Additionally, Republicans won big in Florida in 2010, including the governor’s office and a Senate seat, although in terms of the Hispanic vote, it was largely on the strength of Republican-leaning Cuban voters. There are 1.2 million Cubans and almost 848,000 Puerto Ricans in Florida, according to the latest census figures.

“It’s not necessarily going to [be] the trip to Puerto Rico that stands out in the minds of Puerto Ricans when they go to the polls in November 2012 — they’re going to be looking at pocketbook issues,” said Christopher Maloney, a spokesman for the Republican Party in Ohio, another critical swing state. If the economy doesn’t get better, “they will not vote to reelect Barack Obama. They will vote to elect an alternative candidate who can move the economy forward.”

Maloney said he expects Republicans to challenge Obama for the Hispanic vote by focusing on economic issues.

“If you look at Mitt Romney, Tim Pawlenty — these are governors who have good strong economic records in serving as chief executives of larger industrialized states with large Hispanic communities,” Maloney said.

Massachusetts and Minnesota rank 15th and 25th, respectively, in Hispanic population, according to a Pew Hispanic Center analysis of 2009 census data.

But in a presidential race that may well come down to turnout in a few key counties in a few top-line states, a one-day trip to Puerto Rico could pay off on the margins, particularly among the newer Florida transplants with strong ties to the island, experts said.

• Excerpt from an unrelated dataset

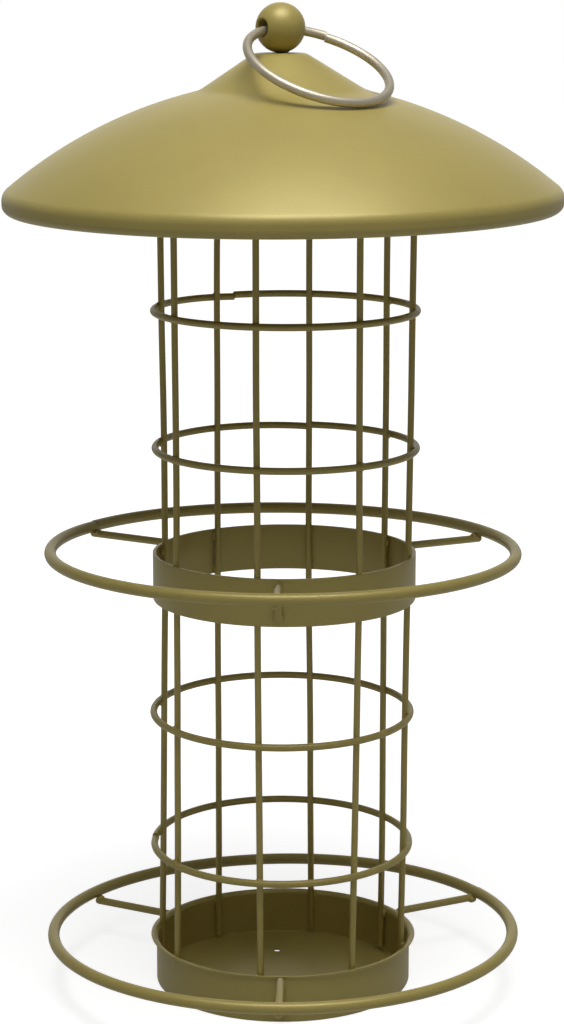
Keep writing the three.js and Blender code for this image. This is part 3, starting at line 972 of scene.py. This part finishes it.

“It is apt to have a stronger impact in Florida rather than other Puerto Rican communities,” said Jorge Mursuli, president and CEO of Democracia USA, a nonpartisan Hispanic advocacy group. “People always feel good when you dignify them as a community. I don’t think it’s a substitute for some of the substantive things that Puerto Ricans and other Latinos want, but it still has its positive impact on the community.”